## start

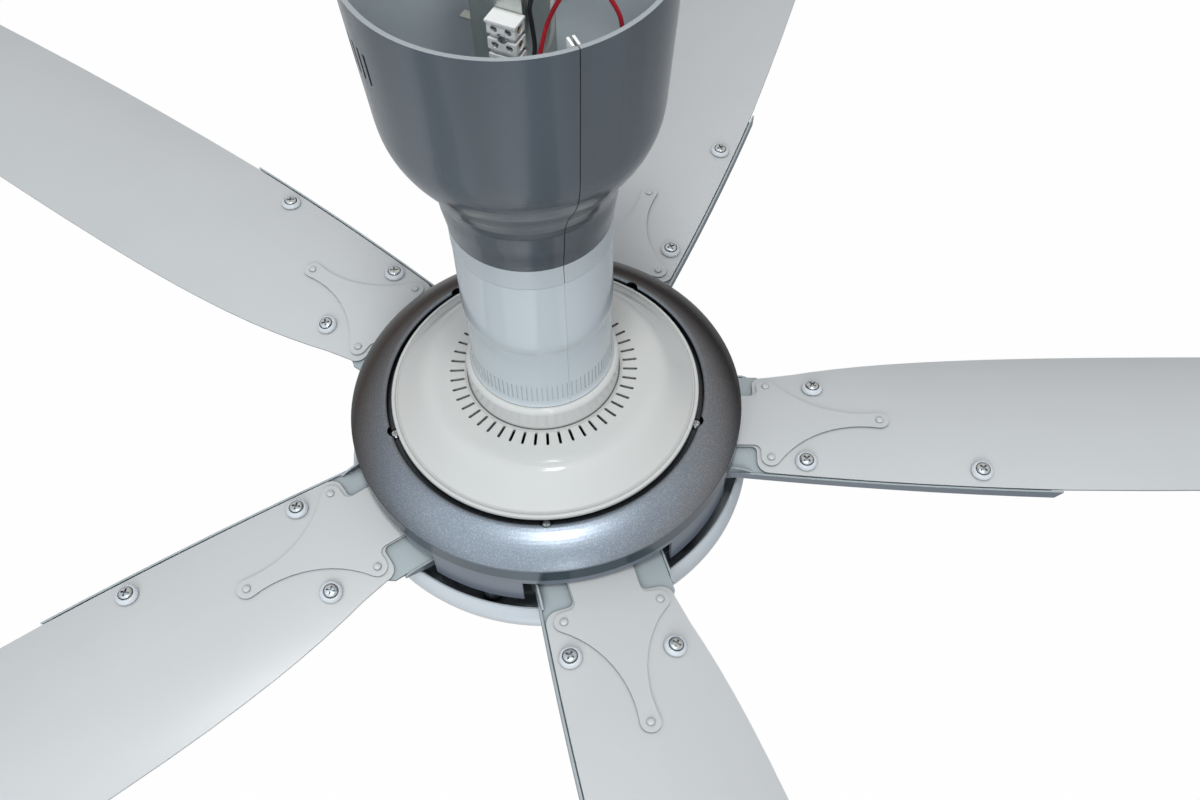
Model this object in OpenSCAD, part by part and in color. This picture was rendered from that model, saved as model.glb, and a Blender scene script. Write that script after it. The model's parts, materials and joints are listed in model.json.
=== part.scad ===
/* [Drop] */
// Height of the rotor edge plane below the ceiling face
hub_drop = 381; // [360:1:420]
// Thickness of the canopy, measured across the wall
canopy_wall = 2.6; // [2:0.1:3]
// Direction of the seam between the two canopy halves, degrees
seam_az = -69.5; // [-80:0.5:-50]
// Width of the seam between the canopy halves
seam_gap = 0.5; // [0.3:0.1:0.8]
// Number of vent slots in each canopy half
canopy_vents = 6; // [1:1:8]
// Angle between two canopy vent slots
canopy_vent_pitch = 4.4; // [4:0.1:8]
// Width of a canopy vent slot
canopy_vent_w = 2.5; // [1:0.1:3]
// Outer diameter of the down pipe
pipe_d = 21.7; // [20:0.1:22.4]
// Wall of the down pipe
pipe_wall = 2.5; // [1.5:0.1:3]

/* [Hanger bracket] */
// Turn of the hanger channel about the axis, degrees
hanger_az = -29.5; // [-40:0.5:0]
// Width of the channel web, outside
channel_w = 30; // [28.5:0.5:34]
// Depth of the channel flanges
channel_d = 34; // [30:1:38]
// Sheet thickness of the channel
channel_t = 2.5; // [2:0.1:2.8]
// Length of the channel below the ceiling
channel_len = 110; // [104:1:120]
// Length of the ceiling plate
plate_l = 90; // [84:1:96]
// Width of the ceiling plate
plate_w = 48; // [40:1:50]
// Thickness of the ceiling plate
plate_t = 3; // [2:0.5:4]
// Distance between the two ceiling screw holes
mount_pitch = 72; // [68:0.5:76]
// Diameter of a ceiling screw hole
mount_hole_d = 6.6; // [5:0.1:7]
// Depth below the ceiling of the bolt the pipe hangs on
hang_bolt_z = 84; // [80:1:90]
// Diameter of the two cross bolts
cross_bolt_d = 6; // [5:0.5:6]

/* [Terminal block] */
// Number of poles
poles = 6; // [3:1:6]
// Height of one pole
pole_pitch = 9.5; // [9:0.5:11]
// Width of the block across the channel web
term_w = 16; // [14:0.5:18]
// Depth of the block off the web
term_d = 10; // [10:0.5:12]
// Sideways position of the block on the web
term_x = 8; // [0:0.5:8]
// Depth below the ceiling of the top of the block
term_top = 27; // [22:1:30]
// Outside diameter of an insulated lead
lead_d = 2.4; // [1.8:0.1:2.6]

/* [Lower cover] */
// Radius of the lower cover at its top
lower_r = 49.7; // [49:0.1:50.4]
// Radius of the lower cover near its foot
lower_r2 = 48.3; // [47.5:0.1:49]
// Wall of the lower cover
lower_wall = 2.5; // [2:0.1:3]
// Width of the seam between the lower cover halves
lower_seam = 0.12; // [0.1:0.02:0.5]
// Top of the lower cover above the rotor edge plane
lower_top_z = 182; // [178:1:186]
// Number of foot grooves round the lower cover
foot_grooves = 90; // [30:2:100]
// Height of the foot grooves
foot_groove_h = 15; // [8:1:24]

/* [Motor top cover] */
// Radius of the motor top cover
disc_r = 110.3; // [108:0.1:111]
// Height of its flat top
disc_z = 40.5; // [38:0.5:42]
// Height of its outer edge
disc_edge_z = 20; // [19:0.2:22]
// Thickness of the motor top cover
disc_t = 2.2; // [1.8:0.1:2.4]
// Number of radial vent slots
disc_vents = 47; // [24:1:60]
// Inner end of a vent slot from the axis
vent_r1 = 55.8; // [55.6:0.1:58]
// Outer end of a vent slot from the axis
vent_r2 = 66; // [62:0.1:74]
// Width of a vent slot
vent_w = 2; // [1:0.1:3]
// Radius at which the top begins to fall away
disc_shoulder_r = 79; // [76:1:88]

/* [Rotor] */
// Largest radius of the ring cover
ring_r = 142; // [141.6:0.1:143]
// Radius of the opening in the ring cover
ring_lip_r = 113.4; // [113:0.1:115]
// Radius of the hub wall
hub_r = 140.2; // [139:0.1:140.6]
// Thickness of the hub wall
hub_wall_t = 2; // [1.5:0.1:2.5]
// Height of the lower edge of the hub wall
hub_low_z = -41; // [-42:0.5:-38]
// Half angle of the opening in the hub wall for one blade arm
opening_half = 22.4; // [21.8:0.1:24]
// Height of the upper edge of that opening
opening_top_z = -17.5; // [-18:0.5:-16]
// Radius of the bottom cover
bowl_r = 150.2; // [150:0.1:154]
// Height of the underside of the bottom cover
bowl_low_z = -98; // [-108:1:-96]
// Wall of the bottom cover
bowl_wall = 2.5; // [2:0.1:3]
// Radius of the motor shaft
shaft_r = 8.5; // [8:0.1:8.5]
// Running clearance round the shaft
run_gap = 0.05; // [0.03:0.01:0.08]
// Radius of the stator core
stator_r = 60; // [56:0.5:61]
// Height of the stator stack
stack_h = 36; // [28:1:38]
// Air gap between stator and rotor cage
air_gap = 0.6; // [0.5:0.1:1]

/* [Blades] */
// Distance from the axis to the blade tip
blade_tip = 750; // [600:5:900]
// Direction of the first blade, degrees
blade_phase = -5.3; // [-20:0.1:20]
// Pitch of the blades, degrees
blade_pitch = 4.9; // [3:0.1:6]
// Radius of the camber across the blade
camber_r = 260; // [240:5:400]
// Thickness of the blade sheet
blade_t = 1.2; // [0.8:0.1:1.4]
// Height of the blade crown relative to the rotor edge plane
blade_z = -23; // [-24:0.5:-22]
// Half width of the tongue that enters the hub
tongue_half = 24; // [20:0.5:25]
// Distance from the axis at which the blade widens
root_u = 154; // [153:0.5:157]
// Rounding of the blade root corners
root_corner_r = 9; // [8:0.5:12]
// Leading edge offset at the root
lead_root_v = 43.1; // [42.5:0.1:44]
// Slope of the leading edge at the root
lead_slope = 0.0962; // [0.09:0.001:0.1]
// Bow of the leading edge, share of the distance squared
lead_bow = 0.00017; // [0.00015:0.00001:0.0002]
// Trailing edge offset at the root
trail_root_v = 46; // [45:0.1:46.4]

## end

- _Task prompt_: Only the number should be given: how many lines of the data contain the word "from"?

- _Exercise answer_: 5